腫れた歯肉を炭酸ガスレーザーで処理し、虫歯のみ徹底的に除去します。健全な詰め物は外したりしません。
接着剤とプラスティックを用いて虫歯の穴を封鎖。レーザーの痕も1週間できれいに治ります。
7.審美歯科治療におけるマイクロスコープとルーペ
審美歯科治療では、美しさとともに「生体に親和した機能」を得ることが必要となるため、あらゆる治療ステップにおいて、非常に高い精度が要求されます。
通常、適切な審美歯科治療を達成するには、30~40ミクロンという非常に高いレベルの精度を必要とします。肉眼のみに頼った従来の治療では、当然限界があるため、理想的な精度を得ることはできません。
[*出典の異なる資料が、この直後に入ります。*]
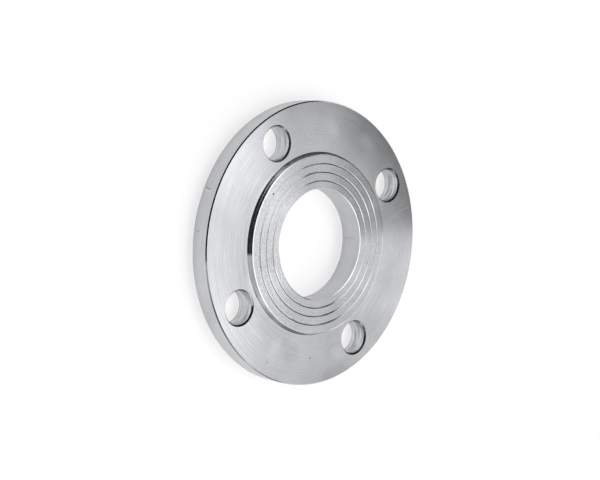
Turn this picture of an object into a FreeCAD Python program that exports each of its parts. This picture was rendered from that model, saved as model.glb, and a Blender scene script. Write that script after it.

しかし、マイクロスコープやルーペによる精密な治療を行うことで、数ミクロン単位の高い精度の治療を行うことが可能となるのです。
オールセラミックの形成。高精度な形成が可能です。出血がないため、印象(型)も正確に取れます。
術後です。
8.ライカとカールツァイス
ライカとカールツァイスは、カメラやレンズで有名な、共にドイツで生まれた高級光学機械メーカーです。
マイクロスコープは、ライカマイクロシステムズ社製のM320Dを使っています。
拡大率は3.2倍から20倍、強力なツインLED照明搭載で深く暗い根管も覗くことができ、術野に影ができにくい設計になっています。フルハイビジョンカメラ内蔵型のオールインワンモデルで、静止画、動画が簡単に記録できます。また複雑な配線が露出していない上、表面を抗菌塗装してあるため、機械の衛生管理が簡単にできる最新機器です。
ルーペは、カールツァイス社製のEyeMag PRO、5倍を使っています。
明るいケプラー式光学系のレンズを用い、その精細な画像は審美修復に必須のものです。
他に、サージテル社製215N、2.5倍のルーペも使っています。
ガリレアン式のレンズは低倍率ですが、広視野で、安全に一般歯科診療が行えます。
9.最後に
マイクロスコープ及び、ルーペの使用は、医師の裁量により必要に応じ使用いたします。
必要がない場合は使用いたしませんのでご了承お願い申し上げます。
また、精密治療は、診療内容に応じ、保険外診療になる場合がございます。
これも重ねて、ご了承お願い申し上げます。ただし、その場合はあらかじめご説明の上、ご了解を得た後でないと、治療にかかりませんのでご安心ください。